Dengan kondisi ekonomi global yang tidak menentu, pemerintah bersama Bank Indonesia akan terus melakukan kebijakan stabilisasi nilai tukar rupiah secara terukur sesuai dengan fundamental ekonomi serta memperkuat cadangan devisa guna memitigasi tekanan terhadap mata uang negeri Paman Sam.

Sebelumnya, Dewan Perwakilan Rakyat (DPR) telah menyetujui Rancangan Undang-Undang Anggaran Pendapatan dan Belanja Negara (APBN) Tahun Anggaran 2019 menjadi undang-undang. Persetujuan tersebut dinyatakan melalui Rapat Paripurna yang digelar di Kompleks Parlemen, Senayan, Jakarta, Rabu 31 Oktober 2018.

 

Reporter: Dwi Aditya Putra

Sumber: Merdeka.com


Rupiah Melemah 10,65 Persen hingga Oktober 2018

Petugas Bank tengah menghitung uang rupiah di Bank BRI Syariah, Jakarta, Selasa (28/2). Nilai tukar rupiah terhadap dolar Amerika Serikat (AS) melemah tipis pada perdagangan Selasa pekan ini. (Liputan6.com/Angga Yuniar)

Sebelumnya, Bank Indonesia (BI) mencatat Nilai tukar Rupiah (NTR) masih melemah terhadap Dolar Amerika Serikat (AS).

Namun menurut Deputi Gubernur Senior Bank Indonesia (BI), Mirza Adityaswara, depresiasi rupiah tersebut masih dalam volatilitas yang terjaga.

"Tekanan depresiasi rupiah pada September 2018 dan kemudian berlanjut pada Oktober 2018 sejalan dengan pergerakan mata uang negara," kata Mirza di Gedung BI, Jakarta, Selasa 23 Oktober 2018.

BI mencatat rupiah secara rata-rata melemah sebesar 2,07 persen hingga September 2018.  Angka ini sedikit melemah pada Oktober 2018.

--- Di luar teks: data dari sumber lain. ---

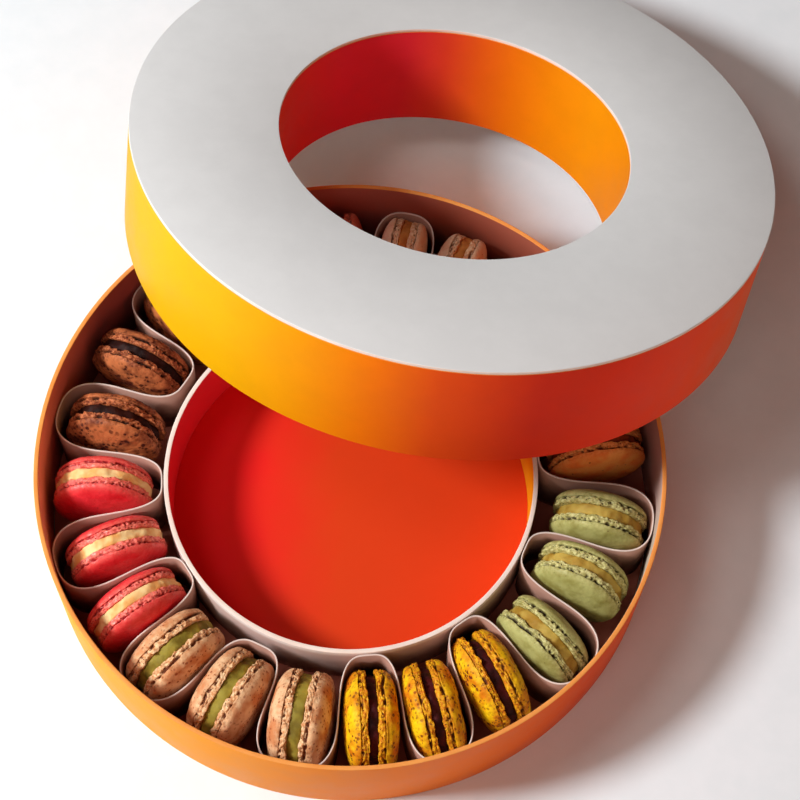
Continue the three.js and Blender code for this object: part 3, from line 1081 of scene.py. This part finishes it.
# how square the dome is (2 is an ellipse), how far the filling is set back from the feet, height of
# swells on the dome, size of bubbles on the foot and depth of pits, all three and the set-back in
# millimetres, and how many pits there are on ten millimetres of the seam
CRUST = {
    "cocoa": (2.5, 2.0, 0.5, 0.8, 1.3, 3.6),
    "rose": (2.4, 0.6, 0.22, 0.62, 0.8, 8.0),
    "praline": (2.5, 1.6, 0.34, 0.85, 1.1, 4.6),
    "saffron": (2.6, 2.5, 0.6, 0.85, 1.0, 4.5),
    "pistachio": (2.4, 1.6, 0.18, 0.75, 1.3, 6.5),
    "apricot": (2.45, 1.5, 0.26, 0.6, 0.9, 7.0),
    "almond": (2.45, 0.8, 0.2, 0.5, 0.9, 7.0),
    "berry": (2.45, 1.2, 0.22, 0.5, 0.8, 7.0),
}


def push_out(vert, radius, outward):
    """Moves a point away from the axis."""
    stretch = 1 + outward / radius
    vert.co.x *= stretch
    vert.co.y *= stretch


def crust_a_shell(bm, size, half, crust, seed, phase, ruffle_phase):
    """Pushes the points of a spun shell, and writes where its foot and the painted highlight above
    it are, and how much painted shade lies in its pits, cracks, pores and groove.
    """
    swell, bubble, pit_depth = (value * MM for value in crust[:3])
    pit_pace = crust[3] / 10
    foot_and_highlight_layer = bm.verts.layers.float.new("foot")
    pit_shade_layer = bm.verts.layers.float.new("pit")
    seam = half + CRUMB_HEIGHT
    bm.normal_update()
    for vert in bm.verts:
        radius = math.hypot(vert.co.x, vert.co.y)
        if radius < size * 0.3 and vert.co.z < seam:
            continue
        around = math.atan2(vert.co.y, vert.co.x)
        spot = vert.co / MM + seed
        flat_spot = Vector((spot.x, spot.y, seed.z))
        share = (vert.co.z - half) / CRUMB_HEIGHT
        outward = SHELL_OUT_OF_ROUND * math.sin(2 * around + phase) * step_up(radius, 0, size)
        lift = 0.0
        # the line between foot and dome wanders up and down round the shell
        wander = SEAM_WANDER * noise.noise(flat_spot * 0.16)
        # a painted highlight: the foot's paler colour on the dome just above the seam
        painted_highlight = PAINTED_HIGHLIGHT * (1 - step_up(share, 1.0, 2.6))
        if radius > size - FOOT_REACH and share < 1.2:
            ragged = noise.noise(spot * 1.3)
            on_foot = 1 - step_up(share, 1.0, 1.16)
            pit, groove = torn_seam(spot, share, ragged, pit_pace)
            crack = layer_crack(spot, share) * on_foot
            relief, pore = foot_relief(spot, bubble)
            ruffle = FOOT_RUFFLE_DEPTH * math.sin(FOOT_RUFFLES * around + ruffle_phase)
            outward += on_foot * (relief + ruffle) - CRACK_DEPTH * crack * bubble
            outward -= pit * pit_depth + SEAM_DEPTH * groove
            vert[foot_and_highlight_layer] = max(1 - step_up(share + 0.25 * ragged, 0.85, 1.1), painted_highlight)
            # painted shade, a darker colour in pits, the groove, cracks and pores
            crevice_shade = (0.95 * pit, 0.35 * groove, 0.6 * crack, 0.35 * pore * on_foot)
            vert[pit_shade_layer] = max(crevice_shade)
            if radius > size - LIP_REACH or share > 0.02:
                lift = lip_lift(flat_spot, share, bubble)
            lift += wander * step_up(share, 0, 0.6)
        elif share > 0.5:
            # on the dome only the painted highlight takes the foot's colour
            vert[foot_and_highlight_layer] = painted_highlight
            lift = wander * (1 - step_up(share, 1.15, 1.9))
            swelling = noise.noise(spot * 0.09) + 0.5 * noise.noise(spot * 0.28)
            blister = noise.noise(spot * 0.75)
            vert.co += vert.normal * (swell * (swelling + 0.45 * blister - 0.5))
        if radius > 0:
            push_out(vert, radius, outward)
        vert.co.z += lift


print("crusts:", list(CRUST))

# %% [markdown]
# ## From shells to a macaron
# The two shells of a macaron never match, and between them lies a thick disc of filling, set back
# from the feet. A Mirror modifier would make the shells alike, so the second is spun with its own
# seed and then turned over by a negative scale. That turns its faces inside out, so they are
# reversed again.

# %% Two shells and a filling
FILLING_STEPS = 110
RIM_STEPS = 8
RIM_ROUND = 0.7 * MM
SECOND_SEED = 1.7


def spun_shell(outline, size, half, crust, seed, phases):
    """One shell with its underside at a height above the macaron's middle."""
    bm = turned(outline, SHELL_STEPS)
    crust_a_shell(bm, size, half, crust, seed, *phases)
    return bm


def both_shells(outline, size, half, crust, seed, phases):
    """Two shells with their feet towards each other, in one mesh."""
    first = spun_shell(outline, size, half, crust, seed, (phases[0], phases[2]))
    second = spun_shell(outline, size, half, crust, seed * SECOND_SEED, (phases[1], phases[3]))
    bmesh.ops.scale(second, vec=(1, 1, -1), verts=second.verts)
    bmesh.ops.reverse_faces(second, faces=second.faces)
    half_mesh = bpy.data.meshes.new("second_shell")
    second.to_mesh(half_mesh)
    second.free()
    first.from_mesh(half_mesh)
    bpy.data.meshes.remove(half_mesh)
    return first


def filling_outline(rim, half):
    """The outline of the filling disc, with a soft rim."""
    flat_rim = rim - RIM_ROUND
    outline = [(0, -half), (rim - RIM_WIDTH, -half), (flat_rim, -half)]
    for step in range(1, RIM_STEPS):
        angle = math.pi * (step / RIM_STEPS - 0.5)
        bulge = RIM_ROUND * math.cos(angle) ** 0.6
        outline.append((flat_rim + bulge, half * math.sin(angle)))
    return outline + [(flat_rim, half), (rim - RIM_WIDTH, half), (0, half)]


def spun_filling(rim, half, seed, phase):
    """The filling disc, uneven round its rim."""
    bm = turned(filling_outline(rim, half), FILLING_STEPS)
    for vert in bm.verts:
        radius = math.hypot(vert.co.x, vert.co.y)
        if radius > rim - LIP_REACH:
            around = math.atan2(vert.co.y, vert.co.x)
            spot = vert.co / MM + seed
            bulge = 0.4 * math.sin(3 * around + phase)
            bulge += 1.1 * noise.noise(spot * 0.24) + 0.5 * noise.noise(spot * 0.9)
            push_out(vert, radius, bulge * MM)
    return bm


print("steps round a shell:", SHELL_STEPS, "round a filling:", FILLING_STEPS)

# %% [markdown]
# ## Twenty-four macarons in their places
# Sweets of one flavour are alike but never the same. Linked copies would be, so each macaron
# draws its small differences of size and its seed from its own number, the same in every run. It
# is made lying flat, stood on edge by one matrix, and let down until it is just above the tray's
# bottom.

# %% Standing and dressing the macarons
MESH_CLEARANCE = 0.15 * MM
FIRST_SEED = 1000
SEED_STEP = 77
SEED_SPREAD = 500


def stand_up(place):
    """The turns of a macaron and its place in the ring, before it comes down to the floor."""
    turn, lean, out, along = STANCES[place]
    return (
        Matrix.Rotation(math.radians(FIRST_BEARING + PITCH * place + along), 4, "Z")
        @ Matrix.Translation((CHANNEL_MIDDLE + out * MM, 0, 0))
        @ Matrix.Rotation(math.radians(turn), 4, "Z")
        @ Matrix.Rotation(math.radians(-90 + lean), 4, "X")
    )


for place in range(MACARON_COUNT):
    flavour = flavour_of(place)
    girth, filling_share, dome_share = FLAVOURS[flavour]
    squareness, set_back, *crust = CRUST[flavour]
    draws = seeded_random(FIRST_SEED + SEED_STEP * place)
    size = MACARON_RADIUS * girth * (0.99 + 0.02 * next(draws))
    dome = SHELL_DOME * dome_share * (0.97 + 0.04 * next(draws)) - MESH_CLEARANCE
    half = FILLING_THICKNESS * filling_share / 2
    phases = [next(draws) * math.tau for count in range(4)]
    seed = Vector((next(draws), next(draws), next(draws))) * SEED_SPREAD

    outline = shell_outline(size, half, dome, squareness)
    shells = both_shells(outline, size, half, crust, seed, phases)
    filling = spun_filling(size - set_back * MM, half, seed, phases[2])
    standing = stand_up(place)
    lowest = min((standing @ vert.co).z for vert in shells.verts)
    standing = Matrix.Translation((0, 0, FLOOR + MESH_CLEARANCE - lowest)) @ standing
    node = f"macaron_{place + 1:02d}_{flavour}"
    for bm, ending, finish in (
        (shells, "shells", shell_finishes[flavour]),
        (filling, "filling", filling_finishes[flavour]),
    ):
        bmesh.ops.transform(bm, matrix=standing, verts=bm.verts)
        dress(make_object(f"{node}_{ending}", bm, [finish]), node)

# %% [markdown]
# ## Floor
# The box stands on a plain pale table. Far from the box the table fades into the sky that the camera
# sees, so no horizon cuts through a low view. The fade is for camera rays alone and gives no light.
# The table isn't part of the object.

# %% The pale table
TABLE_REACH = 3
FADE_START = 0.5
FADE_END = 0.95

table_finish, tree, table_shader, place = new_finish("pale_table", 0.85, 0.2)
paper = placed_group(tree, fibre, place)
tint = mix_colours(tree, paper.outputs["Tone"], srgb(244, 247, 250), srgb(240, 244, 247))
tree.links.new(tint, table_shader.inputs["Base Color"])
from_box = tree.nodes.new("ShaderNodeVectorMath")
from_box.operation = "LENGTH"
tree.links.new(place, from_box.inputs[0])
far_away = ramp_between(tree, from_box.outputs["Value"], FADE_START, FADE_END)
seen = tree.nodes.new("ShaderNodeLightPath").outputs["Is Camera Ray"]
haze = tree.nodes.new("ShaderNodeEmission")
haze.inputs["Color"].default_value = SKY_SEEN
haze.inputs["Strength"].default_value = SKY_SEEN_STRENGTH
faded = tree.nodes.new("ShaderNodeMixShader")
tree.links.new(math_node(tree, "MULTIPLY", far_away, seen), faded.inputs[0])
tree.links.new(table_shader.outputs[0], faded.inputs[1])
tree.links.new(haze.outputs[0], faded.inputs[2])
tree.links.new(faded.outputs[0], tree.nodes["Material Output"].inputs["Surface"])

bm = bmesh.new()
bmesh.ops.create_grid(bm, x_segments=1, y_segments=1, size=TABLE_REACH)
table = make_object("table", bm, [table_finish])
print("table reaches", TABLE_REACH, "m each way")
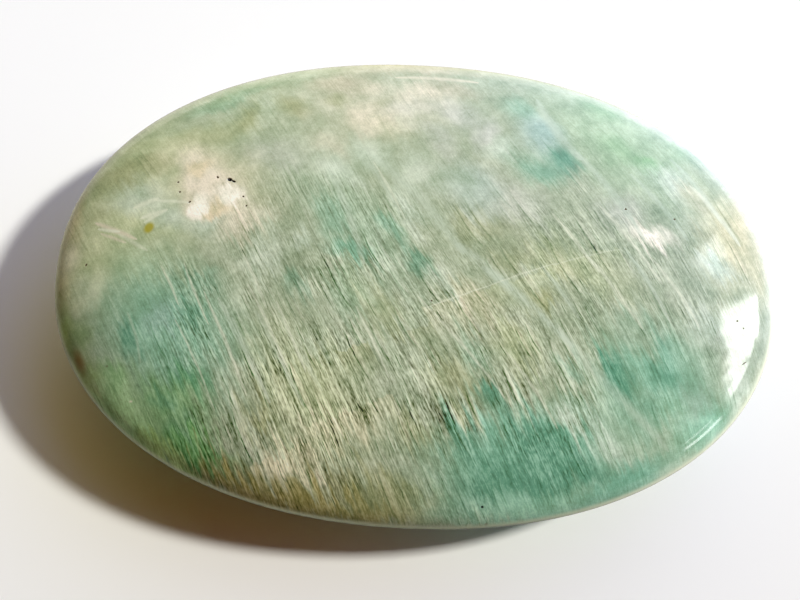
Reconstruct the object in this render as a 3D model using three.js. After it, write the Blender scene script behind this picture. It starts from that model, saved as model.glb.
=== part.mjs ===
// A palm stone: one flattened, polished oval of green feldspar, in millimetres with +Z up.
// It lies on a small flat spot, and the origin is the middle of that spot.
// The long axis of the oval runs along X and the short one along Y.

import * as THREE from "three";
import { mergeVertices } from "three/addons/utils/BufferGeometryUtils.js";

// Driving dimensions
const LENGTH = 70;
const WIDTH = 48.2;
const THICKNESS = 14;

// The rim, the widest ring of the stone, lies a little above mid height.
const RIM_HEIGHT = 7.2;

// Fullness of a curve: 2 is a true ellipse, and a larger number is squarer.
const OUTLINE_FULLNESS = 2.15;
const CROWN_FULLNESS = 2.36;
const BELLY_FULLNESS = 2.1;

// The flat resting spot, as a share of the stone's length and width.
const REST_SPOT_SHARE = 0.16;

// Facets around the oval, a multiple of 4 so that both axes end on a corner, and up each side.
const SECTORS = 88;
const CROWN_STEPS = 15;
const BELLY_STEPS = 13;

const QUARTER_TURN = Math.PI / 2;

// A power that keeps the sign of its base.
function signedPower(base, exponent) {
  return Math.sign(base) * Math.abs(base) ** exponent;
}

// One point on a quarter of a full curve, at an angle above the rim: its reach from the axis and its rise,
// both as shares of the whole.
function fullCurvePoint(angle, fullness) {
  const reach = Math.max(Math.cos(angle), 0) ** (2 / fullness);
  const rise = Math.sin(angle) ** (2 / fullness);
  return { reach, rise };
}

// The side view of the stone from the middle of the resting spot out to the rim and up to the top of the crown.
// X is the share of the oval's reach, and Y is the height in millimetres.
function sideProfile() {
  const spotAngle = Math.acos(REST_SPOT_SHARE ** (BELLY_FULLNESS / 2));
  // The belly's full curve would go a little deeper than the spot that is ground flat on it.
  const bellyDepth = RIM_HEIGHT / fullCurvePoint(spotAngle, BELLY_FULLNESS).rise;
  const crownHeight = THICKNESS - RIM_HEIGHT;
  const points = [new THREE.Vector2(0, 0)];
  for (let step = 0; step <= BELLY_STEPS; step++) {
    const angle = spotAngle * (1 - step / BELLY_STEPS);
    const { reach, rise } = fullCurvePoint(angle, BELLY_FULLNESS);
    points.push(new THREE.Vector2(reach, RIM_HEIGHT - bellyDepth * rise));
  }
  for (let step = 1; step < CROWN_STEPS; step++) {
    const angle = (QUARTER_TURN * step) / CROWN_STEPS;
    const { reach, rise } = fullCurvePoint(angle, CROWN_FULLNESS);
    points.push(new THREE.Vector2(reach, RIM_HEIGHT + crownHeight * rise));
  }
  points.push(new THREE.Vector2(0, THICKNESS));
  return points;
}

// Spreads a round body of radius 1 into the stone's oval, corner by corner.
function spreadToOval(geometry) {
  const position = geometry.getAttribute("position");
  for (let corner = 0; corner < position.count; corner++) {
    const reach = Math.hypot(position.getX(corner), position.getY(corner));
    if (reach === 0) continue;
    const alongX = signedPower(position.getX(corner) / reach, 2 / OUTLINE_FULLNESS);
    const alongY = signedPower(position.getY(corner) / reach, 2 / OUTLINE_FULLNESS);
    position.setX(corner, (LENGTH / 2) * reach * alongX);
    position.setY(corner, (WIDTH / 2) * reach * alongY);
  }
}

function stoneGeometry() {
  const turned = new THREE.LatheGeometry(sideProfile(), SECTORS);
  turned.rotateX(QUARTER_TURN);
  spreadToOval(turned);
  turned.deleteAttribute("normal");
  turned.deleteAttribute("uv");
  const closed = mergeVertices(turned);
  closed.computeVertexNormals();
  return closed;
}

const polishedFeldspar = new THREE.MeshStandardMaterial({
  color: new THREE.Color("rgb(166, 186, 156)"),
  roughness: 0.14,
  metalness: 0,
});

const stone = new THREE.Mesh(stoneGeometry(), polishedFeldspar);
stone.name = "palm_stone";

const group = new THREE.Group();
group.add(stone);

export default group;
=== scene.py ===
"""A polished palm stone of green and cream feldspar, lying on a pale table."""

import math
from collections import namedtuple

import bpy
from bpy.props import FloatProperty, FloatVectorProperty, PointerProperty
from mathutils import Matrix, Vector


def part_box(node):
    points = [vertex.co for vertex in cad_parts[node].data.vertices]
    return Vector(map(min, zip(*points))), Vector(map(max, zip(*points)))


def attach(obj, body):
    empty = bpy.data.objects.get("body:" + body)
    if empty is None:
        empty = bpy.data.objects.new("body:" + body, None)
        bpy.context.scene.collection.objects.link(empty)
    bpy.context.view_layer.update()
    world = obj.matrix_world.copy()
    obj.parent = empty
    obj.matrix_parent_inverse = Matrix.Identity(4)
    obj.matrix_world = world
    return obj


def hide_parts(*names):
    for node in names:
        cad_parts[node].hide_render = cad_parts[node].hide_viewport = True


bl_info = {
    "name": "Palm Stone",
    "version": (1, 0, 0),
    "blender": (4, 5, 0),
    "location": "View3D > Sidebar > Palm Stone",
    "description": "Makes a polished oval palm stone and the table and light around it",
    "category": "Add Mesh",
}

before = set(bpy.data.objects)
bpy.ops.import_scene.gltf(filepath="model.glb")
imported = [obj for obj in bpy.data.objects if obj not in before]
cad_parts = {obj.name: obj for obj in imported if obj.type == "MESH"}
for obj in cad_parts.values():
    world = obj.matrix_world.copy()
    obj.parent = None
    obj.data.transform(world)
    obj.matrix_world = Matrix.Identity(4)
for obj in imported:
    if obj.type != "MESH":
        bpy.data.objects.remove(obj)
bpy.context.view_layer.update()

NODE = "palm_stone"
STONE_LOW, STONE_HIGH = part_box(NODE)

MM = 0.001
QUARTER_TURN = math.pi / 2

# Height of the rim, the widest ring of the stone, in millimetres.
RIM_HEIGHT = 7.2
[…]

"Dengan perkembangan ini, maka secara year to date (ytd) sampai dengan 22 Oktober 2018, rupiah terdepresiasi 10,65 persen," ujar dia.

Depresiasi Rupiah, masih lebih rendah dari pelemahan yang terjadi di Brasil, India, Afrika Selatan, dan Turki.

Ke depan, Bank Indonesia terus mengambil langkah-langkah stabilisasi nilai tukar sesuai nilai fundamental. Ini dengan tetap menjaga berjalannya mekanisme pasar, didukung upaya-upaya pengembangan pasar keuangan.

"Kebijakan tersebut diarahkan untuk menjaga volatilitas rupiah serta kecukupan likuiditas di pasar sehingga tidak menimbulkan risiko terhadap stabilitas makroekonomi dan sistem keuangan," dia menandaskan.